Far from being on the celebrity party circuit, she claims to live a calmer life: work, kids, home, country.
"There was a moment when I had just come up to London and I was younger and partying a lot. That was my moment of being in the public eye."
Nowadays the showbiz friends "only call me when they're bored. I haven't got the energy anymore and most of my close friends are coping with work and kids, too. It ain't what it used to be".
The restaurant has filled and emptied in the time we've been talking and in these techno-compulsive times I note that McCartney has left her phone in her bag throughout.
She does appear to be the real thing, a grounded, sensible working mother - only with millions of pounds to fall back on.
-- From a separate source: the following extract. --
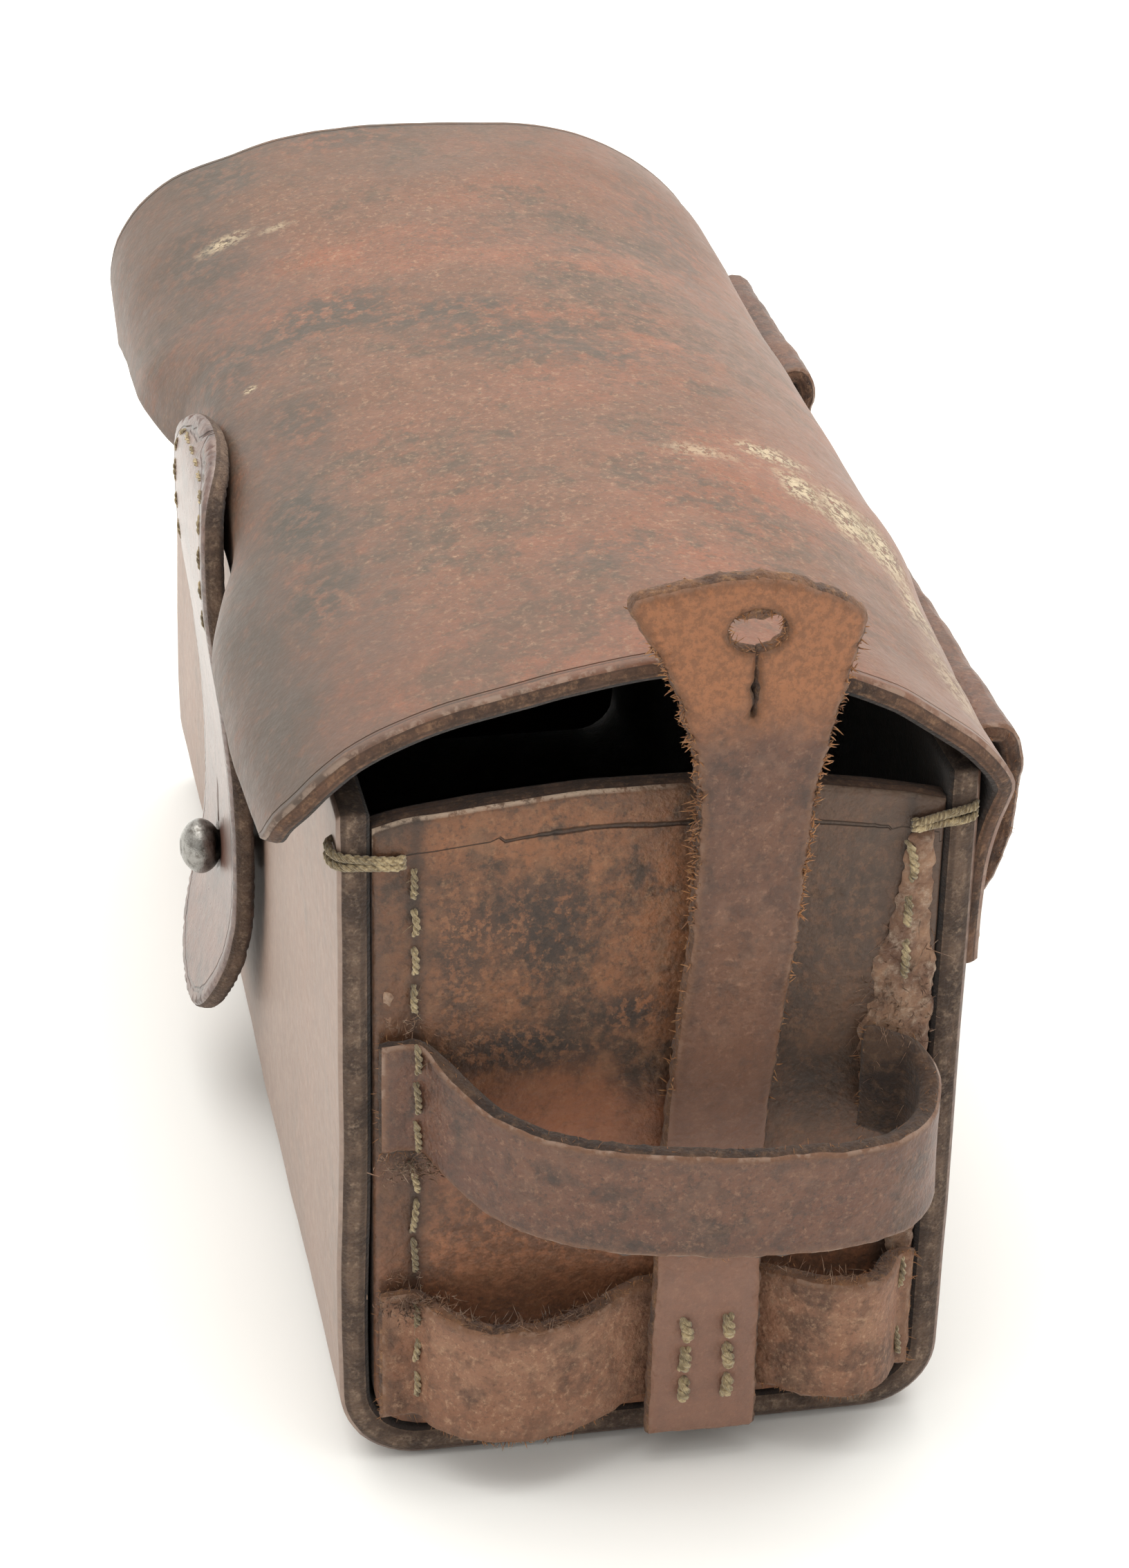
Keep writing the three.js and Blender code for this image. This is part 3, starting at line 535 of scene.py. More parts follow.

Is she happy?
"Yes, this is a good period. You feel like everyone hates you if you've got a good life, now I feel maybe it's allowed because I've had my share of sadness. My mum passing away was a big change in my happy little life and I was unhappy for a long time after that. But she always used to say health is wealth, and I really try to remember that because you can get so self-indulgent, can't you?"
And with that she's off, sliding into the waiting black Prius, her bag swinging behind her.